Kriston Capps is a staff writer for CityLab covering housing, architecture, and politics. He previously worked as a senior editor for Architect magazine.
This visualization of #Snowzilla’s path certainly does look like destructive, radioactive breath sweeping across the nation.
As of this writing, a solid inch of snow has fallen on Washington, D.C., quick work for weather that only arrived two hours ago. Ten, 20, possibly 30 more inches of snow may be on the way, depending on how badly this blizzard wants to make history.
The hope here is that Jonas (or #SnowNiño or whatever we’re calling it) doesn’t break all records. While the official verdict will be measured by total accumulation and top wind speeds, there are a couple of ways to look at this “textbook” storm. Two developers and cartographers at Mapbox, Damon Burgett and Ian Villeda, created a map visualization that shows one way the blizzard is sweeping the nation.

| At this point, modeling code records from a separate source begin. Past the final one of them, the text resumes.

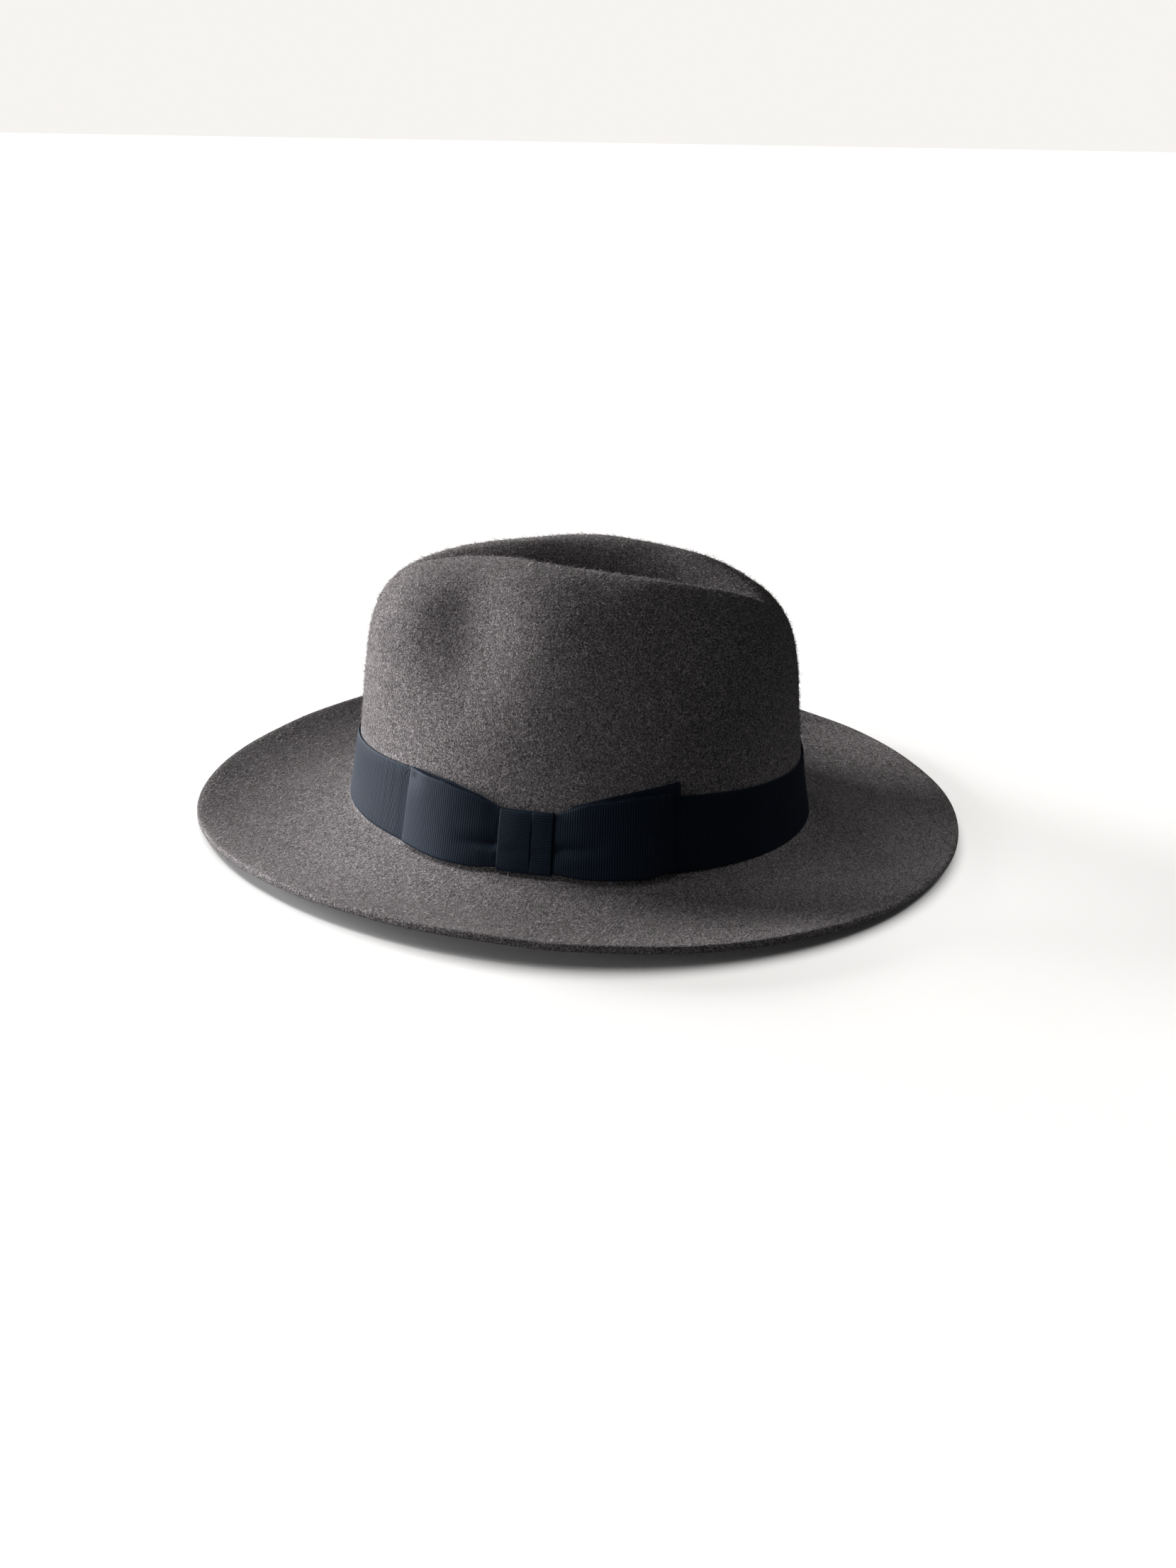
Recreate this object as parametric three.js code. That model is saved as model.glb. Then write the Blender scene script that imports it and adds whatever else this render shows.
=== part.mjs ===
// Soft-crowned felt fedora with a ribbon hatband, a flat side bow, a leather sweatband and a lining.
// Millimetres, +Z up. The front of the hat faces -Y and the bow is on +X, the wearer's left.
// The origin is in the middle of the surface that the brim rests on.
import * as THREE from 'three';
import { mergeVertices } from 'three/addons/utils/BufferGeometryUtils.js';

// ---------------------------------------------------------------- driving dimensions
const AROUND = 48; // steps round the hat
const END_CROWDING = 0.17; // how much closer together they are at its front and back
const BREAK_HEIGHT = 5.4; // the brim break, where crown and brim meet, above the resting surface

const CROWN = {
  halfWidth: 86,
  halfLength: 105,
  height: 114,
  endDrop: 0.14, // how much lower the top's front and back ends are, as a part of its height
  sideLean: 0.233, // how much the side walls come in for each millimetre up
  endLean: 0.188, // the same at the foot of the front and back walls
  endLeanFade: 63, // height over which the front and back walls turn upright
  sideCorner: 5, // powers of the rounding between wall and top: higher is squarer
  frontCorner: 8,
  backCorner: 8,
};
const DENT = {
  depth: 26,
  halfWidth: 10.5, // at its widest place, besides the rounding
  rounding: 4.5,
  widest: 26, // Y of the widest place
  toFront: 103, // lengths of its narrow front part and its blunt back part
  toBack: 63,
  taper: 1.5,
  wallPower: 2.3,
  backFade: 0.0035, // it gets shallower by this part for each millimetre back
};
const PINCH = { depth: 11, y: -36, height: 90, length: 22, tall: 26, blend: 18 };
const FELT = {
  crown: 2.4, // thickness
  brim: 3,
  breakRound: 1.6, // height over the break where the rounding into the brim starts
  breakReach: 0.025, // reach on the brim where it ends
  lip: 1.004, // how much the middle of the cut edge bulges
  insideStep: 8, // height of the first ring of points inside
};
const BRIM = {
  side: 66,
  front: 68.5,
  back: 65,
  dip: 0.184, // slope down from the break
  dipTurn: 0.029, // more slope at the back, less at the front
  edge: 3.4, // height of the edge over the break, with its waves round the brim below
  edgeRise: 0.5,
  edgeRoll: 3.5,
  edgeWave: -1.3,
};

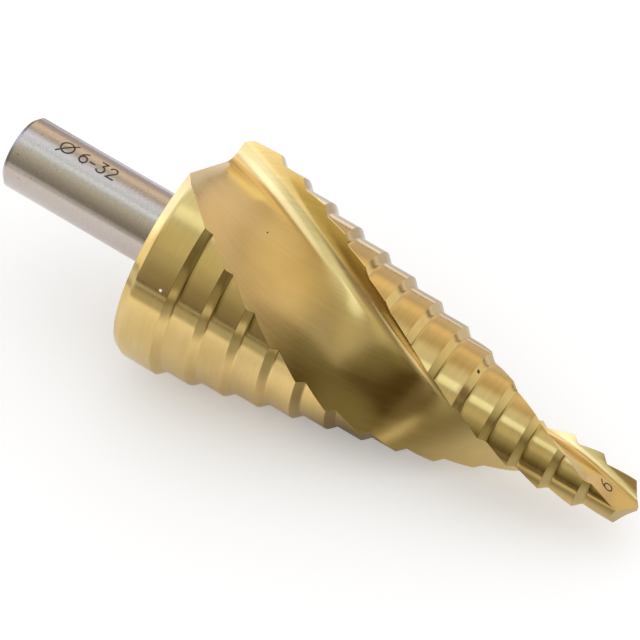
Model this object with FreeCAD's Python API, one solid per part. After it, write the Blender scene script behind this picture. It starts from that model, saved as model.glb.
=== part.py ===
import FreeCAD, Part
import os
from math import atan2, cos, pi, radians, sin, sqrt, tan

# Steps of the head, in millimetres; angles in degrees
largest_diameter = 32.0
smallest_diameter = 6.0
step_in_diameter = 2.0
back_land_length = 5.8
step_pitch = 4.5
step_face_length = 1.0
last_land_length = 4.3
back_bevel_length = 1.2
back_bevel_height = 0.6

# Shank
shank_diameter = 10.0
shank_length = 24.4
shank_bevel = 0.6
neck_fillet = 0.5

# Point
point_angle = 118.0
lip_relief_angle = 25.0

# Spiral flutes, each value at the back face and at the lips
root_distance = (12.9, 1.35)
floor_lean = (27.0, 56.0)
rake_lean = (10.0, 32.0)
root_fillet = (4.0, 1.4)
flute_turn = (99.0, 262.4)
flute_clearance = 4.0
flute_overrun = 2.0
flute_sections = 24

# Steps whose cutting corners the drill lies on, counted from the largest
resting_steps = (3, 4)

# Sizes that follow from those above
step_height = step_in_diameter / 2
step_count = round((largest_diameter - smallest_diameter) / step_in_diameter)
lip_height = back_land_length + (step_count - 1) * step_pitch + step_face_length + last_land_length
point_height = smallest_diameter / 2 / tan(radians(point_angle / 2))
head_length = lip_height + point_height
axis = FreeCAD.Vector(0, 0, 1)
centre = FreeCAD.Vector(0, 0, 0)


# Value at one height of a size that changes evenly along the head
def between(pair, z):
    return pair[0] + (pair[1] - pair[0]) * z / lip_height


# Turn of a flute up to one height, where flute_turn is the turn over the whole head
# that each end's own rate of twist would give
def twist(z):
    share = z / lip_height
    return flute_turn[0] * share + (flute_turn[1] - flute_turn[0]) * share * share / 2


# Directions of the rake side and the floor of a flute, seen from its root
def flute_sides(z):
    return radians(between(rake_lean, z)), radians(90 + between(floor_lean, z))


# Point where a line that leaves the flute root meets a circle round the axis
def reach(z, direction, radius):
    root = between(root_distance, z)
    inward = root * cos(direction)
    distance = sqrt(inward * inward + radius * radius - root * root) - inward
    return root + distance * cos(direction), distance * sin(direction)


# Point of a flute section, turned with the spiral at its height
def on_spiral(point, z, extra_turn=0):
    turn = radians(twist(z) + extra_turn)
    x, y = point
    return FreeCAD.Vector(x * cos(turn) - y * sin(turn), x * sin(turn) + y * cos(turn), z)


# Bar turned to the steps and the shank
def turned_bar():
    radius = shank_diameter / 2
    bend = neck_fillet * (1 - sqrt(0.5))
    points = [(0, -shank_length), (radius - shank_bevel, -shank_length)]
    points += [(radius, shank_bevel - shank_length), (radius, -neck_fillet)]
    shank_side = Part.makePolygon([FreeCAD.Vector(r, 0, z) for r, z in points])
    fillet = Part.Arc(FreeCAD.Vector(radius, 0, -neck_fillet),
                      FreeCAD.Vector(radius + bend, 0, -bend),
                      FreeCAD.Vector(radius + neck_fillet, 0, 0)).toShape()
    points = [(radius + neck_fillet, 0)]
    radius = largest_diameter / 2
    z = back_land_length
    points += [(radius - back_bevel_height, 0), (radius, back_bevel_length), (radius, z)]
    for step in range(1, step_count):
        points += [(radius - step_height, z + step_face_length), (radius - step_height, z + step_pitch)]
        radius -= step_height
        z += step_pitch
    radius -= step_height
    points += [(radius, z + step_face_length), (radius, head_length)]
    points += [(0, head_length), (0, -shank_length)]
    head_side = Part.makePolygon([FreeCAD.Vector(r, 0, z) for r, z in points])
    outline = Part.Wire(shank_side.Edges + [fillet] + head_side.Edges)
    return Part.Face(outline).revolve(centre, axis, 360)


# Section that the grinding wheel takes out of the head at one height
def flute_section(z):
    rake, floor = flute_sides(z)
    root = between(root_distance, z)
    fillet = between(root_fillet, z)
    outer = between((largest_diameter / 2, smallest_diameter / 2), z) + flute_clearance
    half_angle = (floor - rake) / 2
    setback = fillet / tan(half_angle)
    depth = fillet / sin(half_angle) - fillet

    def from_root(distance, direction):
        return on_spiral((root + distance * cos(direction), distance * sin(direction)), z)

    first = atan2(*reversed(reach(z, rake, outer)))
    last = atan2(*reversed(reach(z, floor, outer)))
    spread = [first + (last - first) * n / 3 for n in (3, 2, 1, 0)]
    rim = [on_spiral((outer * cos(a), outer * sin(a)), z) for a in spread]
    path = [from_root(setback, floor)] + rim + [from_root(setback, rake)]
    arc = Part.Arc(path[-1], from_root(depth, rake + half_angle), path[0]).toShape()
    return Part.Wire(Part.makePolygon(path).Edges + [arc])


# Spiral body swept by the grinding wheel for one flute
def flute_body():
    run = head_length + 2 * flute_overrun
    heights = [run * n / (flute_sections - 1) - flute_overrun for n in range(flute_sections)]
    return Part.makeLoft([flute_section(z) for z in heights], True, False)


# Block above the flank behind one lip
def flank_body(lip_direction):
    size = largest_diameter
    slope = 1 / tan(radians(point_angle / 2))
    up = FreeCAD.Vector(slope, -tan(radians(lip_relief_angle)), 1)
    along = FreeCAD.Vector(1, 0, -slope)
    block = Part.makeBox(size, size, size, FreeCAD.Vector(-size / 2, -size / 2, 0))
    block.Placement = FreeCAD.Placement(centre, FreeCAD.Rotation(along, up.cross(along), up, "ZXY"))
    block.rotate(centre, axis, lip_direction)
    block.translate(FreeCAD.Vector(0, 0, head_length))
    return block


# Drill with its shank down and its point up
def upright_drill():
    corner = reach(lip_height, flute_sides(lip_height)[0], smallest_diameter / 2)
    lip_direction = twist(lip_height) + atan2(corner[1], corner[0]) * 180 / pi
    drill = turned_bar()
    for half_turn in (0, 180):
        flute = flute_body()
        flute.rotate(centre, axis, half_turn)
        drill = drill.cut(flute)
    for half_turn in (0, 180):
        drill = drill.cut(flank_body(lip_direction + half_turn))
    return drill.Solids[0]


# Three corners round the lower flute that touch a flat table
def resting_corners():
    heel = reach(back_bevel_length, flute_sides(back_bevel_length)[1], largest_diameter / 2)
    corners = [on_spiral(heel, back_bevel_length, 180)]
    for step in resting_steps:
        z = back_land_length + step * step_pitch
        radius = largest_diameter / 2 - step * step_height
        corners.append(on_spiral(reach(z, flute_sides(z)[0], radius), z, 180))
    return corners


# Drill as it comes to rest on a table, point along +X, centred over the origin
def resting_drill():
    drill = upright_drill()
    heel, lower, higher = resting_corners()
    up = (lower - heel).cross(higher - heel).normalize()
    if up.dot(heel) > 0:
        up = -up
    across = up.cross(axis).normalize()
    turn = FreeCAD.Rotation(across.cross(up), across, up, "ZXY").inverted()
    drill.Placement = FreeCAD.Placement(centre, turn)
    box = drill.optimalBoundingBox(False)
    drill.translate(FreeCAD.Vector(-box.Center.x, -box.Center.y, -turn.multVec(heel).z))
    return drill


os.makedirs("parts", exist_ok=True)
drill = resting_drill()
drill.exportStep("parts/step_drill.step")
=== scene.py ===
from math import atan2, ceil, cos, hypot, pi, radians, sin, sqrt, tan

import bmesh
import bpy
from mathutils import Matrix, Vector


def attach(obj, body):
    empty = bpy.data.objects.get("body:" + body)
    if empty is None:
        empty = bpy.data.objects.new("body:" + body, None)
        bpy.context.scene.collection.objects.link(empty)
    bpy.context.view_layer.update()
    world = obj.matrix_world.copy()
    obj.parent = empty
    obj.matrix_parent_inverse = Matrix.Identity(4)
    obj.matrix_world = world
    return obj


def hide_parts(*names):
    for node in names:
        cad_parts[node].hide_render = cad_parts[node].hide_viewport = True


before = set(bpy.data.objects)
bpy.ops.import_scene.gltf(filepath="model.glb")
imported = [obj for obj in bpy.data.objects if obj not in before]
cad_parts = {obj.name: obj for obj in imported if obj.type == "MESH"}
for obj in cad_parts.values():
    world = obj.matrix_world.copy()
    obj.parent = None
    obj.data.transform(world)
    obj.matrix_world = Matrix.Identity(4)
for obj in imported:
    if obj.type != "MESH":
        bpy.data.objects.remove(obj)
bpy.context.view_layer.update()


# Turned bar: one bar of high-speed steel, turned to a plain round shank and a head of
# fourteen lands. Each land ends in a sharp corner and a sloping step face with a small
# fillet at its foot, and a narrow bevel breaks the rim at the back of the head.

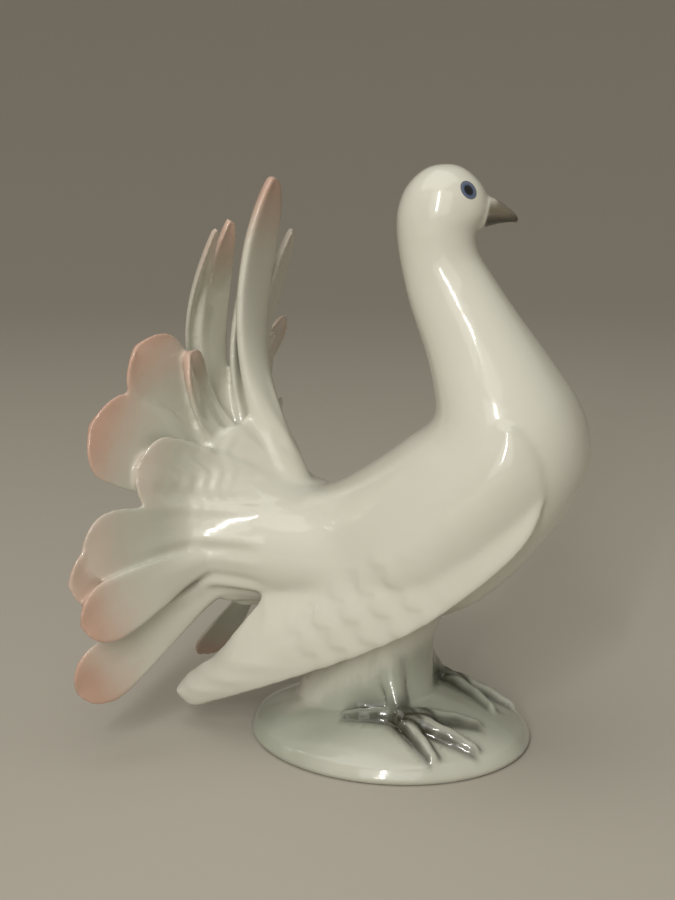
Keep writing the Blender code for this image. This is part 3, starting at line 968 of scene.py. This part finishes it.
def eye_rings(graph):
    """Distance from the middle of the painted eye on a point's own side, 1 at its edge."""
    place = graph.node("ShaderNodeTexCoord").outputs["Object"]
    shares = []
    for side in (-1.0, 1.0):
        cos = math.cos(HEAD_TURN)
        sin = math.sin(HEAD_TURN)
        ahead = Vector((cos, sin, 0.0))
        left = Vector((-sin, cos, 0.0))
        pivot = Vector((HEAD_PIVOT, 0.0, 0.0)) * PART
        first = ahead * math.cos(EYE_TILT) - Vector((0.0, 0.0, math.sin(EYE_TILT)))
        second = ahead * math.sin(EYE_TILT) + Vector((0.0, 0.0, math.cos(EYE_TILT)))
        middle = pivot + ahead * ((EYE[0] - HEAD_PIVOT) * PART) + Vector((0.0, 0.0, EYE[1] * PART))
        u = graph.number("SUBTRACT", graph.dot(place, first), first.dot(middle))
        v = graph.number("SUBTRACT", graph.dot(place, second), second.dot(middle))
        w = graph.number("SUBTRACT", graph.dot(place, left), left.dot(middle))
        u = graph.number("DIVIDE", u, EYE_HALF[0] * PART)
        v = graph.number("DIVIDE", v, EYE_HALF[1] * PART)
        squares = graph.number("ADD", graph.number("MULTIPLY", u, u), graph.number("MULTIPLY", v, v))
        round_ = graph.number("SQRT", squares)
        wrong_side = graph.number("LESS_THAN", graph.number("MULTIPLY", w, side), 0.0)
        shares.append(graph.number("ADD", round_, graph.number("MULTIPLY", wrong_side, 9.0)))
    return graph.number("MINIMUM", shares[0], shares[1])


def ramp(graph, value, stops):
    node = graph.node("ShaderNodeValToRGB")
    elements = node.color_ramp.elements
    for i, (place, colour) in enumerate(stops):
        element = elements[i] if i < 2 else elements.new(place)
        element.position = place
        element.color = (*colour, 1.0)
    graph.link(value, node.inputs["Fac"])
    return node.outputs["Color"]


# Glaze colours, some of them painted shade as marked: pairs are the two ends of a mottled one
WHITE = ((0.66, 0.645, 0.555), (0.70, 0.695, 0.61))
# Painted shade in the feathers' hollow faces
HOLLOW_SHADE_GREY = (0.33, 0.335, 0.27)
PINK = ((0.50, 0.27, 0.19), (0.58, 0.35, 0.26))
CELADON = ((0.28, 0.30, 0.24), (0.55, 0.57, 0.48))
# Dark brush lines round the toes, also standing for painted shade in the creases beside them and where
# the toes meet
INK_AND_SHADE = (0.028, 0.026, 0.014)
BEAK_TAUPE = ((0.13, 0.11, 0.078), (0.18, 0.155, 0.112))
# Painted shade on the beak's underside
BEAK_UNDER_SHADE = (0.05, 0.043, 0.03)
# Pale spot on top of the beak's root
BEAK_TOP_PALE = (0.62, 0.58, 0.48)
EYE_STOPS = [
    (0.0, (0.004, 0.004, 0.004)),
    (0.50, (0.006, 0.008, 0.012)),
    (0.60, (0.07, 0.10, 0.17)),
    (0.86, (0.13, 0.16, 0.24)),
    (1.0, (0.03, 0.035, 0.06)),
]
SHADE_STRENGTH = 0.55
PINK_STRENGTH = 0.85


def glazed_porcelain():
    graph = Graph("glazed_porcelain_painted")
    mottle = graph.noise(34.0, 3.0)
    colour = graph.mix(mottle, *WHITE)
    # Painted shade on the feathers' hollow faces
    shade = graph.number("MULTIPLY", graph.attribute("shade"), SHADE_STRENGTH)
    colour = graph.mix(shade, colour, HOLLOW_SHADE_GREY)
    blush = graph.mix(graph.noise(90.0), *PINK)
    pink = graph.number("MULTIPLY", graph.attribute("pink"), PINK_STRENGTH)
    colour = graph.mix(pink, colour, blush)
    green = graph.mix(mottle, *CELADON)
    colour = graph.mix(graph.attribute("celadon"), colour, green)
    # Ink lines and painted shade round the toes
    colour = graph.mix(graph.attribute("ink_and_shade"), colour, INK_AND_SHADE)
    beak = graph.mix(graph.noise(300.0), *BEAK_TAUPE)
    # Painted shade on the beak's underside
    beak = graph.mix(graph.attribute("beak_underside_shade"), beak, BEAK_UNDER_SHADE)
    beak = graph.mix(graph.attribute("cere"), beak, BEAK_TOP_PALE)
    colour = graph.mix(graph.attribute("beak"), colour, beak)
    ring = eye_rings(graph)
    eye = ramp(graph, ring, EYE_STOPS)
    past_edge = graph.number("MULTIPLY", graph.number("SUBTRACT", ring, 0.95), 10.0, True)
    inside = graph.number("SUBTRACT", 1.0, past_edge, True)
    colour = graph.mix(inside, colour, eye)
    graph.link(colour, graph.shader.inputs["Base Color"])
    rough = graph.number("ADD", graph.number("MULTIPLY", graph.noise(60.0), 0.06), 0.10)
    graph.link(rough, graph.shader.inputs["Roughness"])
    graph.shader.inputs["IOR"].default_value = 1.52
    graph.shader.inputs["Coat Weight"].default_value = 0.5
    graph.shader.inputs["Coat Roughness"].default_value = 0.04
    bump = graph.node("ShaderNodeBump")
    bump.inputs["Strength"].default_value = 0.12
    bump.inputs["Distance"].default_value = 0.0006
    graph.link(graph.noise(150.0, 2.0), bump.inputs["Height"])
    graph.link(bump.outputs["Normal"], graph.shader.inputs["Normal"])
    graph.link(bump.outputs["Normal"], graph.shader.inputs["Coat Normal"])
    return graph.material


# Flat radius of the studio floor, how far its rim curves up, and its colour
FLOOR_RADIUS = 1.2
FLOOR_RISE = 1.4
FLOOR_STEPS = 12
FLOOR_AROUND = 96
FLOOR_COLOUR = (0.48, 0.45, 0.39, 1.0)


def floor_piece():
    graph = Graph("pale_floor")
    graph.shader.inputs["Base Color"].default_value = FLOOR_COLOUR
    graph.shader.inputs["Roughness"].default_value = 0.8
    profile = [(FLOOR_RADIUS * i / 4, 0.0) for i in range(5)]
    for i in range(1, FLOOR_STEPS + 1):
        turn = 0.5 * math.pi * i / FLOOR_STEPS
        out = FLOOR_RADIUS + FLOOR_RISE * math.sin(turn)
        profile.append((out, FLOOR_RISE * (1.0 - math.cos(turn))))
    points = [(0.0, 0.0, 0.0)]
    faces = []
    for step, (radius, z) in enumerate(profile[1:]):
        first = 1 + step * FLOOR_AROUND
        for k in range(FLOOR_AROUND):
            a = 2.0 * math.pi * k / FLOOR_AROUND
            points.append((radius * math.cos(a), radius * math.sin(a), z))
            j = (k + 1) % FLOOR_AROUND
            if step == 0:
                faces.append((0, first + k, first + j))
            else:
                inner = first - FLOOR_AROUND
                faces.append((inner + k, first + k, first + j, inner + j))
    mesh = bpy.data.meshes.new("floor")
    mesh.from_pydata(points, [], faces)
    mesh.polygons.foreach_set("use_smooth", [True] * len(mesh.polygons))
    mesh.materials.append(graph.material)
    floor = bpy.data.objects.new("floor", mesh)
    bpy.context.scene.collection.objects.link(floor)


# Lights: name, azimuth, elevation, distance, size and power, all aimed at one point
AIM = Vector((-0.006, 0.0, 0.085))
LIGHTS = [
    ("key", 9.0, 27.0, 1.1, (0.04, 0.62), 4.5),
    ("top", -20.0, 75.0, 1.3, (1.4, 1.4), 6.0),
    ("front", 15.0, 22.0, 1.5, (1.2, 1.2), 5.0),
]
LIGHT_COLOUR = (1.0, 0.98, 0.94)
WORLD_COLOUR = (0.60, 0.57, 0.50, 1.0)
WORLD_STRENGTH = 0.45


def add_light(name, azimuth, elevation, distance, size, power):
    a = math.radians(azimuth)
    e = math.radians(elevation)
    back = Vector((math.sin(a) * math.cos(e), -math.cos(a) * math.cos(e), math.sin(e)))
    data = bpy.data.lights.new(name, "AREA")
    data.shape = "RECTANGLE"
    data.size = size[0]
    data.size_y = size[1]
    data.energy = power
    data.color = LIGHT_COLOUR
    light = bpy.data.objects.new(name, data)
    light.location = AIM + back * distance
    light.rotation_euler = (-back).to_track_quat("-Z", "Y").to_euler()
    bpy.context.scene.collection.objects.link(light)


def studio():
    world = bpy.data.worlds.new("studio")
    world.use_nodes = True
    background = world.node_tree.nodes["Background"]
    background.inputs["Color"].default_value = WORLD_COLOUR
    background.inputs["Strength"].default_value = WORLD_STRENGTH
    bpy.context.scene.world = world
    for light in LIGHTS:
        add_light(*light)
    bpy.context.scene.view_settings.view_transform = "Standard"


# Camera at the photograph's viewing angle, in metres, radians and millimetres of lens
CAMERA_PLACE = (0.13973, -0.34584, 0.162)
CAMERA_HEADING = math.radians(24.329)
CAMERA_DOWN = math.radians(11.793)
CAMERA_LENS = 54.08


def add_camera():
    data = bpy.data.cameras.new("camera")
    data.lens = CAMERA_LENS
    data.sensor_width = 36.0
    data.clip_start = 0.01
    camera = bpy.data.objects.new("camera", data)
    camera.location = CAMERA_PLACE
    camera.rotation_euler = (math.pi / 2.0 - CAMERA_DOWN, 0.0, CAMERA_HEADING)
    bpy.context.scene.collection.objects.link(camera)
    bpy.context.scene.camera = camera


figure, figure_labels = dove()
paint(figure, figure_labels)
figure.data.materials.append(glazed_porcelain())
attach(figure, "root")
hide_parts("fantail_dove")
floor_piece()
studio()
add_camera()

Using forecast date from the National Oceanic and Atmospheric Administration’s High-Resolution Rapid Refresh Model, the map depicts the “water equivalent accumulated snow depth”—essentially, the total volume of water predicted in all that snowfall. The animation is mesmerizing.
The graphic (and data) models the predicted water equivalent of accumulated snow depth from Thursday at midnight through Saturday at 2:00 p.m. It’s a staggering amount of precipitation.
On a purely visual basis, this animation makes the best case for calling the storm #Snowzilla, as it looks just like Japan’s favorite son’s destructive radioactive breath sweeping across the country. It also demonstrates the incredible scope of the storm, which is expected to touch down on at least 15 states.